Glossary · UK
What is Defined Benefit Pension Transfer Advice?
The mandatory, FCA-regulated financial advice that a member of a defined benefit pension scheme must obtain before transferring benefits worth 30,000 pounds or more to a defined contribution scheme.
Full Definition
Anyone with safeguarded benefits in a defined benefit (final salary) or other salary-related pension scheme worth 30,000 pounds or more must, by law, take regulated financial advice from an FCA-authorised adviser holding the specific pension transfer permission before the scheme trustees are allowed to proceed with a transfer to a defined contribution arrangement.

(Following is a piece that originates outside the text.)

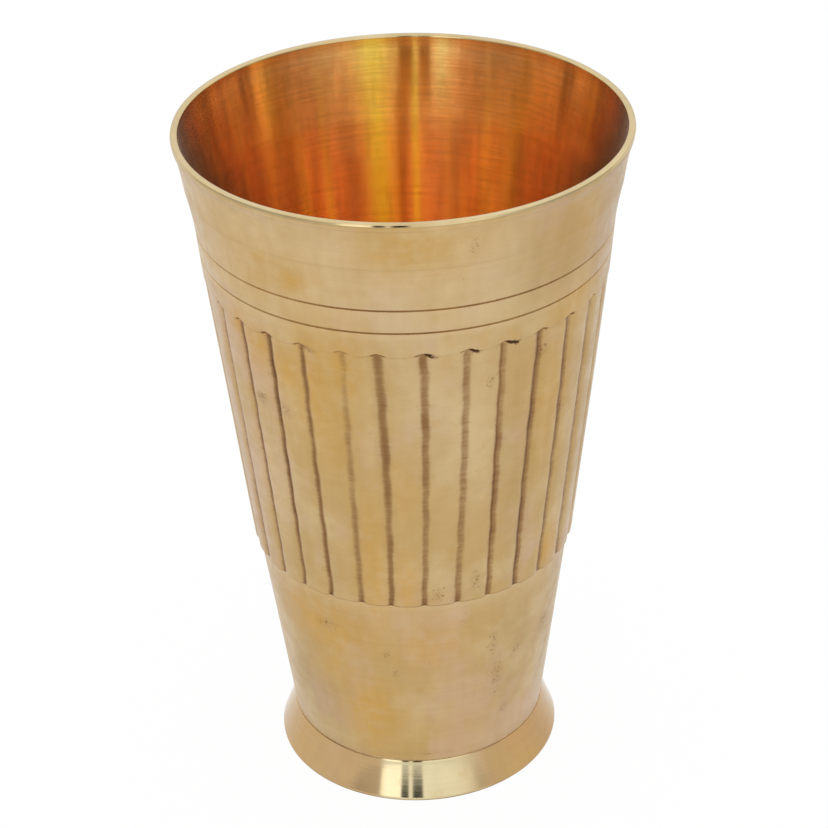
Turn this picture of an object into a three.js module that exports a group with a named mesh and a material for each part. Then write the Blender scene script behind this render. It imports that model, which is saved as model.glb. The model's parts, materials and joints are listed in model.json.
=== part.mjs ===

This requirement exists because transferring away from a defined benefit scheme means giving up a guaranteed, index-linked income for life -- often alongside valuable attached benefits such as a spouse's pension and ill-health provisions -- in exchange for a transfer value invested in a pension pot whose eventual income depends on investment performance and how it is drawn down, a swap that the Financial Conduct Authority regards as unsuitable for the large majority of members. The adviser must consider the member's full circumstances, including health, other assets, attitude to risk, and income needs in retirement, and the FCA's starting presumption is that a transfer will be unsuitable unless the adviser can clearly demonstrate it is in the member's best interests. The advice itself is comprehensive and, since it requires specialist permissions and professional indemnity cover that many advisers no longer carry, can be expensive, commonly running to several thousand pounds, usually payable regardless of whether the member proceeds with the transfer. Scheme trustees are entitled to rely on confirmation that appropriate advice has been received, but are not required to check that the member acted on it -- someone can take the advice, be told a transfer is not in their interest, and still choose to transfer. A well-known example of the risks is the British Steel Pension Scheme transfer scandal, where thousands of members transferred out on poor advice, often losing valuable guarantees, prompting FCA enforcement action against multiple advice firms and a redress scheme funded partly by the Financial Services Compensation Scheme for members who received unsuitable advice. Because the decision is high-stakes and effectively irreversible once benefits have left the safeguarded scheme, members considering a transfer should treat the mandatory advice as a genuine safeguard rather than a box-ticking formality, and should be wary of unregulated introducers or advisers promoting transfers as a way to access cash quickly.